══ DATA SEGMENT ══

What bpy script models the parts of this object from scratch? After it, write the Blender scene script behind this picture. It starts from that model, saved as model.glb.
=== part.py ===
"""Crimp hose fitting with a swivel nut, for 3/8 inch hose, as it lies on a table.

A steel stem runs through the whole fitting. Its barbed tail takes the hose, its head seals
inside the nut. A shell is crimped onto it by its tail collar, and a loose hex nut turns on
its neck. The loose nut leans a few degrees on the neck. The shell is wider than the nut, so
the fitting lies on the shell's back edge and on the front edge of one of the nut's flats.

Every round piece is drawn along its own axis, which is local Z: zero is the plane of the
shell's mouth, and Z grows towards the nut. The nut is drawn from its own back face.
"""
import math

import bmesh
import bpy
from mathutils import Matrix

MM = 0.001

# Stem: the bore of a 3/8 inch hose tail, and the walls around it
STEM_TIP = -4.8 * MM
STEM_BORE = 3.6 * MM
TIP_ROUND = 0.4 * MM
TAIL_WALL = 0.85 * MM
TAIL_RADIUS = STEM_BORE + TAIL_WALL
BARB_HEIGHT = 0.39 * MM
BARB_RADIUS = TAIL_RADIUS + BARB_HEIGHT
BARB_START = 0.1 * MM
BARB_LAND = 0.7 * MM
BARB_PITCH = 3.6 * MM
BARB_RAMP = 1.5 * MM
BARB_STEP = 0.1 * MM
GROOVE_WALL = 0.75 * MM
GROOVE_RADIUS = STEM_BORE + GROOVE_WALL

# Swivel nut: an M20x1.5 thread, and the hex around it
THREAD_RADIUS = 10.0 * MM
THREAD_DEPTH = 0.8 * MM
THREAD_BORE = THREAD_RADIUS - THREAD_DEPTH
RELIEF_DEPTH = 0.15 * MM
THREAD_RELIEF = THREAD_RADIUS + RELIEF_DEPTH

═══

◆ REQUIRED WORK: Each line of the material should be duplicated exactly, please.

◆ SOLUTION FOR THIS TASK:
What bpy script models the parts of this object from scratch? After it, write the Blender scene script behind this picture. It starts from that model, saved as model.glb.
=== part.py ===
"""Crimp hose fitting with a swivel nut, for 3/8 inch hose, as it lies on a table.

A steel stem runs through the whole fitting. Its barbed tail takes the hose, its head seals
inside the nut. A shell is crimped onto it by its tail collar, and a loose hex nut turns on
its neck. The loose nut leans a few degrees on the neck. The shell is wider than the nut, so
the fitting lies on the shell's back edge and on the front edge of one of the nut's flats.

Every round piece is drawn along its own axis, which is local Z: zero is the plane of the
shell's mouth, and Z grows towards the nut. The nut is drawn from its own back face.
"""
import math

import bmesh
import bpy
from mathutils import Matrix

MM = 0.001

# Stem: the bore of a 3/8 inch hose tail, and the walls around it
STEM_TIP = -4.8 * MM
STEM_BORE = 3.6 * MM
TIP_ROUND = 0.4 * MM
TAIL_WALL = 0.85 * MM
TAIL_RADIUS = STEM_BORE + TAIL_WALL
BARB_HEIGHT = 0.39 * MM
BARB_RADIUS = TAIL_RADIUS + BARB_HEIGHT
BARB_START = 0.1 * MM
BARB_LAND = 0.7 * MM
BARB_PITCH = 3.6 * MM
BARB_RAMP = 1.5 * MM
BARB_STEP = 0.1 * MM
GROOVE_WALL = 0.75 * MM
GROOVE_RADIUS = STEM_BORE + GROOVE_WALL

# Swivel nut: an M20x1.5 thread, and the hex around it
THREAD_RADIUS = 10.0 * MM
THREAD_DEPTH = 0.8 * MM
THREAD_BORE = THREAD_RADIUS - THREAD_DEPTH
RELIEF_DEPTH = 0.15 * MM
THREAD_RELIEF = THREAD_RADIUS + RELIEF_DEPTH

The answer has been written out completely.